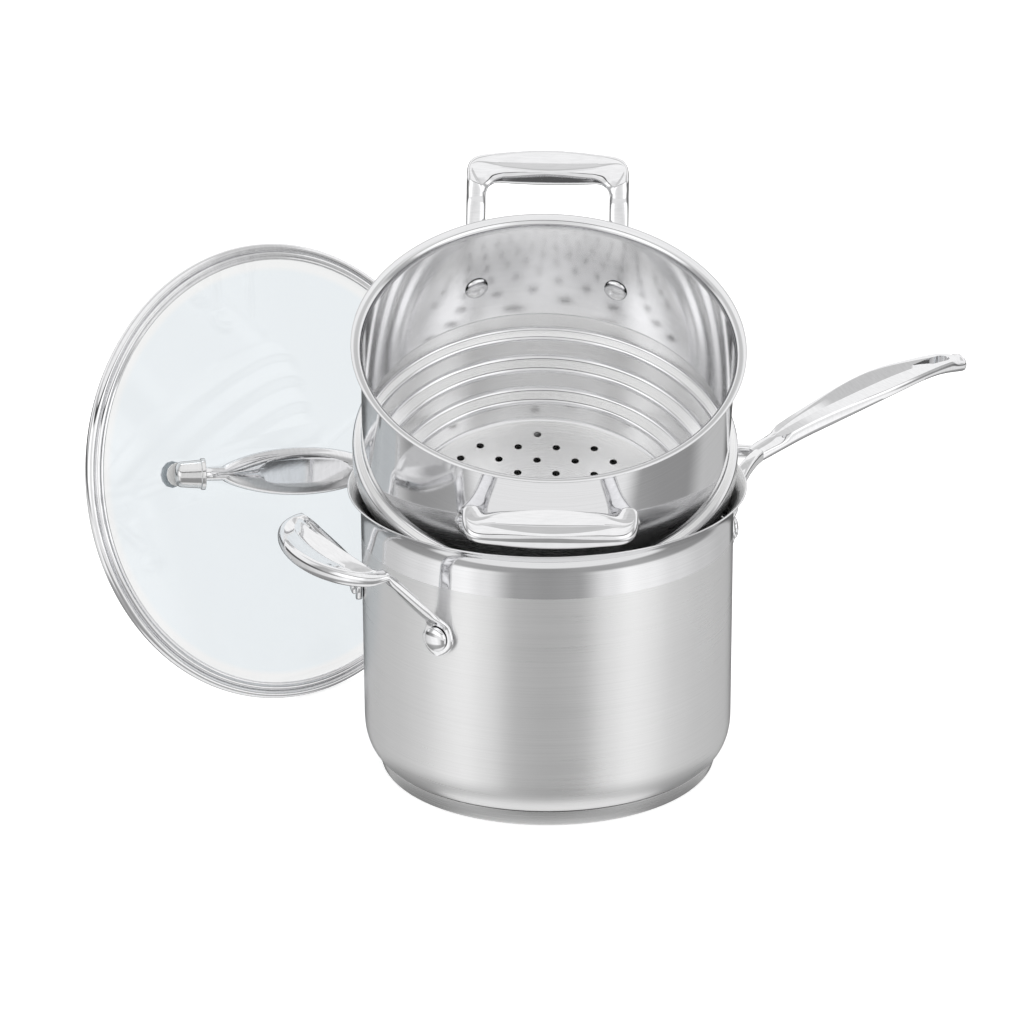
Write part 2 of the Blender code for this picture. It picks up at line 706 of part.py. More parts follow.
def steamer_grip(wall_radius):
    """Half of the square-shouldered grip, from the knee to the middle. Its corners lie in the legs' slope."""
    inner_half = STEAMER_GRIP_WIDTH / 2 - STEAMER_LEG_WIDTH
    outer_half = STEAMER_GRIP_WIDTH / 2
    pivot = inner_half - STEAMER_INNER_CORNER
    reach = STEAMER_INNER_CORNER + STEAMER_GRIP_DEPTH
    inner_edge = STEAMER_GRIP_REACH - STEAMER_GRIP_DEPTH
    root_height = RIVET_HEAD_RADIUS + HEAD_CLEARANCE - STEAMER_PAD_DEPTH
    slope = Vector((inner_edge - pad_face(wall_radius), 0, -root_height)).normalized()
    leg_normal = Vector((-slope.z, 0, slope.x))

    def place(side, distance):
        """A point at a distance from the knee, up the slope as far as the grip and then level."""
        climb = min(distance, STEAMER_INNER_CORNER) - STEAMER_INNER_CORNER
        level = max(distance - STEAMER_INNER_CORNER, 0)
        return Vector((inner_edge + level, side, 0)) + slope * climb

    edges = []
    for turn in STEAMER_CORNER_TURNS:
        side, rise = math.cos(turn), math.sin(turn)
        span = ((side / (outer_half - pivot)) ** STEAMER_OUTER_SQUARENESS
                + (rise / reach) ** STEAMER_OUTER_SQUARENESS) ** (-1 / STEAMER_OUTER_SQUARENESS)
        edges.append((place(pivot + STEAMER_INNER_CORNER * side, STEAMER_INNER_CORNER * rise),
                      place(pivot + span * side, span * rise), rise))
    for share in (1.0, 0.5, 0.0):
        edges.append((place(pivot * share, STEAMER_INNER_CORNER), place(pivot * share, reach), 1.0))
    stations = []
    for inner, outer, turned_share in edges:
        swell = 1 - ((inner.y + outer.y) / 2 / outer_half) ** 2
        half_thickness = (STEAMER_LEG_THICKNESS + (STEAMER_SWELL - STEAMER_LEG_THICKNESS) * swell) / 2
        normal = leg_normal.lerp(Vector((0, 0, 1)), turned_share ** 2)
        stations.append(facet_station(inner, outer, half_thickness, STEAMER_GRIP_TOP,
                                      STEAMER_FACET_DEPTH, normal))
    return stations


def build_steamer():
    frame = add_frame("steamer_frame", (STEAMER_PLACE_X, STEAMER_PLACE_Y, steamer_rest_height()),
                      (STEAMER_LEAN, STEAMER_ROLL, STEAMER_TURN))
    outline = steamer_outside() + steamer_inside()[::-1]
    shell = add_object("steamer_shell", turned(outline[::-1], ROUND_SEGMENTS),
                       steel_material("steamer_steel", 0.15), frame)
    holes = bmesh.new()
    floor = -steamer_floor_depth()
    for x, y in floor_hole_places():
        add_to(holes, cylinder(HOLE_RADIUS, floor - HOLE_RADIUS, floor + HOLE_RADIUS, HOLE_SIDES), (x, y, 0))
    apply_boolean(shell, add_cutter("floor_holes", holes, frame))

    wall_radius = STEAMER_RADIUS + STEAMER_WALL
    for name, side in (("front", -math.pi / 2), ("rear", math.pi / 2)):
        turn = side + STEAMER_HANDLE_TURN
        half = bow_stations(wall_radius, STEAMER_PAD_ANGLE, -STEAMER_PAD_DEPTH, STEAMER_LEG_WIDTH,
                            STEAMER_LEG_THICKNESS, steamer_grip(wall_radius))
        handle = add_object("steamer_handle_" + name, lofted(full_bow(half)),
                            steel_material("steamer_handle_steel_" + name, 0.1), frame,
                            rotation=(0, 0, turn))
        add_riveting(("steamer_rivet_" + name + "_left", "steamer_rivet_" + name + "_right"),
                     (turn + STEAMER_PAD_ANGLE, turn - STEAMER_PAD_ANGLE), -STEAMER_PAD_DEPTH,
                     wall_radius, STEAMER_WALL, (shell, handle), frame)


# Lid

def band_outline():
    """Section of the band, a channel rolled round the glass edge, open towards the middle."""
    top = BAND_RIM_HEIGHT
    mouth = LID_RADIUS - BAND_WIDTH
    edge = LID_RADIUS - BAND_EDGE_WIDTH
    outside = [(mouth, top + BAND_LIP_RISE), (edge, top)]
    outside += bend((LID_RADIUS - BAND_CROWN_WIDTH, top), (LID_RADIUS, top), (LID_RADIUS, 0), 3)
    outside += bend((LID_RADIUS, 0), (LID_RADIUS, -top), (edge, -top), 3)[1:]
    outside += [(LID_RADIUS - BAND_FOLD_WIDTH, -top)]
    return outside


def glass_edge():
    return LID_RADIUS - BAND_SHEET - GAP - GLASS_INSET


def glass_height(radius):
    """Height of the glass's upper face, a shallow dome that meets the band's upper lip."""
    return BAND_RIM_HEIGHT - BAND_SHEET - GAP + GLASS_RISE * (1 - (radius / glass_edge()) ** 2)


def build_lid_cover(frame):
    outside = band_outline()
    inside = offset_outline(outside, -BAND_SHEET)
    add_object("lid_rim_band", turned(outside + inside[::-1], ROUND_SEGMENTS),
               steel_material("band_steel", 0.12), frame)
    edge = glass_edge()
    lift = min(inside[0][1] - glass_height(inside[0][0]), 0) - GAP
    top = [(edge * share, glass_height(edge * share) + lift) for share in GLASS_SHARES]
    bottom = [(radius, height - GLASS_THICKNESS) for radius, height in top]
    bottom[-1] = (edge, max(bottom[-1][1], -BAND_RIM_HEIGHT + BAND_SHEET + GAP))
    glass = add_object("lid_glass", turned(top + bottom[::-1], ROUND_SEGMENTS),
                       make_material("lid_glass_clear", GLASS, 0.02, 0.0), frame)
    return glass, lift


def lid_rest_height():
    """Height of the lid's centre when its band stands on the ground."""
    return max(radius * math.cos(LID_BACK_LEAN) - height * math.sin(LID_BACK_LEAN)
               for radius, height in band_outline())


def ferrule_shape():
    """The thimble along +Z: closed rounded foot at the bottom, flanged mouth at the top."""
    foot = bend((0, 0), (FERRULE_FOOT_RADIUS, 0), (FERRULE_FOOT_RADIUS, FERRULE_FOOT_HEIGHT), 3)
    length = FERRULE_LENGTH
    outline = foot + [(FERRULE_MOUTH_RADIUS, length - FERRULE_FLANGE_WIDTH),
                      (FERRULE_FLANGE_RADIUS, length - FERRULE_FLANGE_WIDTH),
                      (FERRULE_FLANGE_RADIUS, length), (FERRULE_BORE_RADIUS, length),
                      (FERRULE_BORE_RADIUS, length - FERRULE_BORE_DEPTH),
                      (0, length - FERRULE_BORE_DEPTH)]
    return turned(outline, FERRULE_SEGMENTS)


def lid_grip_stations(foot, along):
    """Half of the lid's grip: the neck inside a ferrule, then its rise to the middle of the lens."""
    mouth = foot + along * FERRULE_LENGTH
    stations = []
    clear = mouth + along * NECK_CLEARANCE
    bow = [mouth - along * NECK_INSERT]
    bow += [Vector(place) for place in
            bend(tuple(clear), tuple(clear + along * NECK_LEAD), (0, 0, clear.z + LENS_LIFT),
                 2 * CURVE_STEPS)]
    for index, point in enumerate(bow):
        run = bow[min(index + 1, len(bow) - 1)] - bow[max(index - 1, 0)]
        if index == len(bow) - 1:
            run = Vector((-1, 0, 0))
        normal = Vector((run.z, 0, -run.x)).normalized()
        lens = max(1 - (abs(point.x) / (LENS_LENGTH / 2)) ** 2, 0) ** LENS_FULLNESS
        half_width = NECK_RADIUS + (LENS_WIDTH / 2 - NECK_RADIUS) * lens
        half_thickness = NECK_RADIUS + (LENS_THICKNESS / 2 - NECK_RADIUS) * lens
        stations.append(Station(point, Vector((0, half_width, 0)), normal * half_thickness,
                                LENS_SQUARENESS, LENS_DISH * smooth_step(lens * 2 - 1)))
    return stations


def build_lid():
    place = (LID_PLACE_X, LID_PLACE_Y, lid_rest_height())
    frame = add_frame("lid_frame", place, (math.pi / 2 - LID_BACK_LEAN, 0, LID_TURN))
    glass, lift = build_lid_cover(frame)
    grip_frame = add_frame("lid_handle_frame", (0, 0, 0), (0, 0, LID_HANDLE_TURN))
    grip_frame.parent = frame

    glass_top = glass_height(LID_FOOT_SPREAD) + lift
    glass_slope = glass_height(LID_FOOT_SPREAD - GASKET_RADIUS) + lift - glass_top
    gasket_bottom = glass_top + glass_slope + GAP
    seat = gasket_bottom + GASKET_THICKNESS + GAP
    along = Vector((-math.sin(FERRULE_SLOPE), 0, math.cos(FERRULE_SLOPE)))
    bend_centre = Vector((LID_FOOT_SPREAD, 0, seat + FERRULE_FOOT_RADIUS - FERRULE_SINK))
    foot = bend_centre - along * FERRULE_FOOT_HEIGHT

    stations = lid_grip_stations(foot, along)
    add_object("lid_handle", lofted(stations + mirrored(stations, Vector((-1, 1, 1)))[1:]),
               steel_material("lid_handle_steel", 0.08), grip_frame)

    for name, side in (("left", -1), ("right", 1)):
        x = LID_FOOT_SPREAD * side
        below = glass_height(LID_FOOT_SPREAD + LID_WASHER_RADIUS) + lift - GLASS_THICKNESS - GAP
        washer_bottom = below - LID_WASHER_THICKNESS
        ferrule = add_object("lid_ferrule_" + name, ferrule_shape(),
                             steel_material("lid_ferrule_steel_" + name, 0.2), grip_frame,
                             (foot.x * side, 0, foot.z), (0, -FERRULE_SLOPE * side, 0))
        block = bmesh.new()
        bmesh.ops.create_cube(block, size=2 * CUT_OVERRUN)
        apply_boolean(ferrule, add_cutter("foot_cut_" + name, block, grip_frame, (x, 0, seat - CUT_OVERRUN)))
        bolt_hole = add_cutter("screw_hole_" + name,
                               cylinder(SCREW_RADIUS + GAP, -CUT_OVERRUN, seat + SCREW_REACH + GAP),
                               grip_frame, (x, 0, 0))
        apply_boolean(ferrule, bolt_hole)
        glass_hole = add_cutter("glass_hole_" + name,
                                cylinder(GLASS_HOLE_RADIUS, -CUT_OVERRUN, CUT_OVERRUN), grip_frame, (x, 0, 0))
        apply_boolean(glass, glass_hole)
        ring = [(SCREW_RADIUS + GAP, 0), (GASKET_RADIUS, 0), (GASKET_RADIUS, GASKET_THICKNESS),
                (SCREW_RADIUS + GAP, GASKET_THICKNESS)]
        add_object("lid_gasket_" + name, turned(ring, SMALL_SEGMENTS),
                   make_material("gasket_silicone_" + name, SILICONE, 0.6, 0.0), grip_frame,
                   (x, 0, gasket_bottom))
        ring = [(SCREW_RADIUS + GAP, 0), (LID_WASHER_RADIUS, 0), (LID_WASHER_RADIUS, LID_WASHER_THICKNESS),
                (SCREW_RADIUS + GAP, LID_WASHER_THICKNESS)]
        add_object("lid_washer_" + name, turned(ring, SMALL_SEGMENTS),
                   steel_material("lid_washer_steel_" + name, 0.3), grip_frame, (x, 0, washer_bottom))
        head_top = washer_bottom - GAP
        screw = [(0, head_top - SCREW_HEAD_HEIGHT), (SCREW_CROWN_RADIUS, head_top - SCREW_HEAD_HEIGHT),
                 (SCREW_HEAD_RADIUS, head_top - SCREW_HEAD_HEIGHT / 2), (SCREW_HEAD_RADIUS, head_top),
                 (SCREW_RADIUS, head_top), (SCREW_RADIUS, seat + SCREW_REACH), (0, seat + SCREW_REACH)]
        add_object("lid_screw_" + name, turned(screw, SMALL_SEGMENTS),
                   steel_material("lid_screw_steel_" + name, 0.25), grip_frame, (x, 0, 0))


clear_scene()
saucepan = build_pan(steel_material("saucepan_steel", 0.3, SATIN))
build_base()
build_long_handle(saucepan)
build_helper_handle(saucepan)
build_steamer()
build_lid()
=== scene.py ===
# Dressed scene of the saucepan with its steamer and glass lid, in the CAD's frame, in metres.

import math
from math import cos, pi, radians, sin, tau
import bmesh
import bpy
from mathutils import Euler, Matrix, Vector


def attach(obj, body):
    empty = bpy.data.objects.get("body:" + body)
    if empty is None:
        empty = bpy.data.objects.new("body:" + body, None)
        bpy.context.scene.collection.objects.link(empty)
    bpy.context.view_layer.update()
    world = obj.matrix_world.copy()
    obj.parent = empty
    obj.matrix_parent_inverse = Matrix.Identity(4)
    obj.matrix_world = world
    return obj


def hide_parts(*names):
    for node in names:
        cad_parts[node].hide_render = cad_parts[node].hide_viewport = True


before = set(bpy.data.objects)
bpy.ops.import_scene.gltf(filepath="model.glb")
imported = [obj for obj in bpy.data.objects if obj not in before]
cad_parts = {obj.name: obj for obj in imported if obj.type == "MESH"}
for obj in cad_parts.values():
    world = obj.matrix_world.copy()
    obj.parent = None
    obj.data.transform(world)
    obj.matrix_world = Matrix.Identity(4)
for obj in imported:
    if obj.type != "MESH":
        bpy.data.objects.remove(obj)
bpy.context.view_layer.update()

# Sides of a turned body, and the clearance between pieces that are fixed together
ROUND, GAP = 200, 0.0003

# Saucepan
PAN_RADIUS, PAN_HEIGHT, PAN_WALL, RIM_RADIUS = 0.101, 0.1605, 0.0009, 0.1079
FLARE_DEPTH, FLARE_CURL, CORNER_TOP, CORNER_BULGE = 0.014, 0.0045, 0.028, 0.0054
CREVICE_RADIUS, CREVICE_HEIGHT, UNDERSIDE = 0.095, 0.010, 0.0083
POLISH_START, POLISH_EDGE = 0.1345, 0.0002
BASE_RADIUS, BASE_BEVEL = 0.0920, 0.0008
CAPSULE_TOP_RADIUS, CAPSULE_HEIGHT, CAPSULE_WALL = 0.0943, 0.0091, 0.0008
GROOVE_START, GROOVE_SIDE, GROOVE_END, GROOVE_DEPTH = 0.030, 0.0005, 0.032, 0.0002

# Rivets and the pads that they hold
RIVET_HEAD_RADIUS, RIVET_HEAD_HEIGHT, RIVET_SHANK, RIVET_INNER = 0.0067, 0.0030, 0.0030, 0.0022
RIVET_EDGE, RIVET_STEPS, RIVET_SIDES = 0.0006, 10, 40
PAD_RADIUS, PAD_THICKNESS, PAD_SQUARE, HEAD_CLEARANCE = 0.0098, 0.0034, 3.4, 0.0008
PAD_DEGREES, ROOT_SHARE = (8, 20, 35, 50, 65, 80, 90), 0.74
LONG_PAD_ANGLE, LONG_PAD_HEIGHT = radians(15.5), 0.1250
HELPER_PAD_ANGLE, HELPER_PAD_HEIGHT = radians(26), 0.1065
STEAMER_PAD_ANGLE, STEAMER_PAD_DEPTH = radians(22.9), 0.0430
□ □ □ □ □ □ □
## Task brief
All lines in the listing above from the line containing "clear_scene()" to the line containing "before = set(bpy.data.objects)", inclusive, should be retyped exactly; no other lines should appear.

## Finished task
clear_scene()
saucepan = build_pan(steel_material("saucepan_steel", 0.3, SATIN))
build_base()
build_long_handle(saucepan)
build_helper_handle(saucepan)
build_steamer()
build_lid()
=== scene.py ===
# Dressed scene of the saucepan with its steamer and glass lid, in the CAD's frame, in metres.

import math
from math import cos, pi, radians, sin, tau
import bmesh
import bpy
from mathutils import Euler, Matrix, Vector


def attach(obj, body):
    empty = bpy.data.objects.get("body:" + body)
    if empty is None:
        empty = bpy.data.objects.new("body:" + body, None)
        bpy.context.scene.collection.objects.link(empty)
    bpy.context.view_layer.update()
    world = obj.matrix_world.copy()
    obj.parent = empty
    obj.matrix_parent_inverse = Matrix.Identity(4)
    obj.matrix_world = world
    return obj


def hide_parts(*names):
    for node in names:
        cad_parts[node].hide_render = cad_parts[node].hide_viewport = True


before = set(bpy.data.objects)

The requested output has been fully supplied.